The key to real accounting reform is to remove the economic incentive for accountants to be halfhearted in their audits. One way would be to make the audit of public companies a federal function. That would guarantee independence, to be sure. But the government's inability to hire low-skilled airport screeners in a timely fashion doesn't exactly instill confidence that it could assemble a crack team of accountants. Besides, even if you've got an executive branch pushing for accounting strictness—and we certainly don't have that now—members of Congress have shown an alarming tendency to interfere with the federal agencies charged with setting accounting standards. You can be sure Congress would make life impossible for any federal audit service that went too hard on favored corporations.
But there is a way to use the power of the marketplace—which until now has conspired against good auditing and accounting—to bring corporations to heel. We should require publicly held companies to purchase accounting insurance. Joshua Ronen, a professor of accounting at New York University, floated this idea in a March New York Times op-ed. It makes even more sense today.
Here's how it would work. Public companies, as a condition of doing business, would be required to buy accounting insurance.

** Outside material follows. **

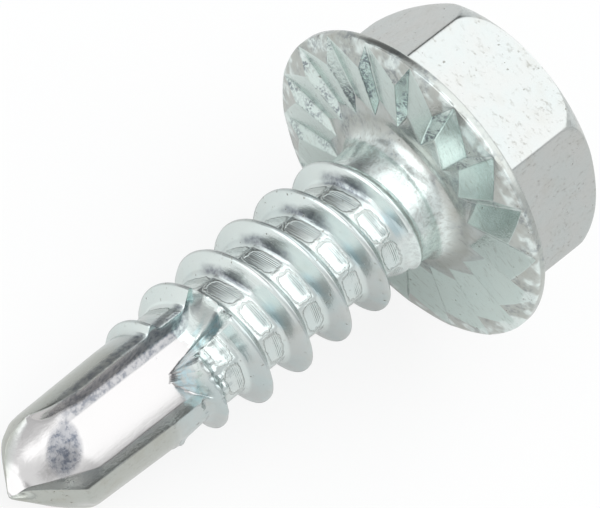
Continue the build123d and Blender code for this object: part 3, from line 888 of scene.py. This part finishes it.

Accounting insurance would cover all, or a portion, of damages suffered by investors because of accounting fraud or earnings misstatements, with a certain deductible and a cap.
In order to assess the risk of insuring a company's books, insurance companies would hire accountants and pay them to conduct annual audits. Since the auditors would be representing their new customers—insurers—not the audited companies, they would have both the freedom and the incentive to be tough and thorough. Meanwhile, accountants could continue to offer their consulting services to public companies, because the conflict of interest created when they both audited and consulted to the same company would disappear.
Signing off on faulty books would be devastating for an accounting firm. Insurance companies are nothing if not risk-averse; mitigating risk is their business. If an accounting firm were to botch one audit or help insiders cook the books, that firm would jeopardize the dozens or hundreds of auditing assignments it got from insurance companies.
The insurance companies would charge premiums based on the perceived risk. That risk would be dictated not simply by the audits but also by the past actions of the company and its executives—the way accident-prone drivers pay higher rates or smokers with a history of accidental fires shell out more for home insurance.
For companies with honest, clean, and transparent books, accounting insurance will be a relatively minor cost of doing business. A company run by Warren Buffett would pay a low premium. For companies or executives with a history of earnings exaggeration, insurance would be more expensive. A company headed by Jeff Skilling would find it very difficult to obtain accounting insurance. Premiums and ratings would be disclosed to investors in financial statements, so they could draw their own conclusions about the accounting risk inherent in a given company.
It would be a challenge for insurers to price the audit coverage at first, but insurers have shown an ability and eagerness to insure everything from the knees of college football players to priceless works of art. And this is a market with sufficient history and sufficient size to quickly develop an orderly pricing regime.
Accounting insurance would have other salutary effects. When honest companies are victimized by fraud—say by an internal bad apple or by a company that they acquire—the litigation and hangover can last for years. Insurance might provide a more rapid settlement and allow new management teams to revive the business faster.
Sure, requiring public companies to purchase accounting insurance would be a coercive government mandate. But we also require drivers to carry auto insurance, and mortgage companies require home buyers to purchase home insurance. These requirements certainly don't inhibit ownership or the ability to conduct transactions in either market.
The accounting insurance market would work much like the credit market. Companies' bonds and other debt instruments are rated by outside agencies. Those with lower ratings pay higher interest rates. Investors can make a conclusion about a company's prospects based on its credit rating and decide if they think the potential reward is worth the risk. This credit risk market is one of the great tools of American capitalism. Audit insurance could be a worthy supplement.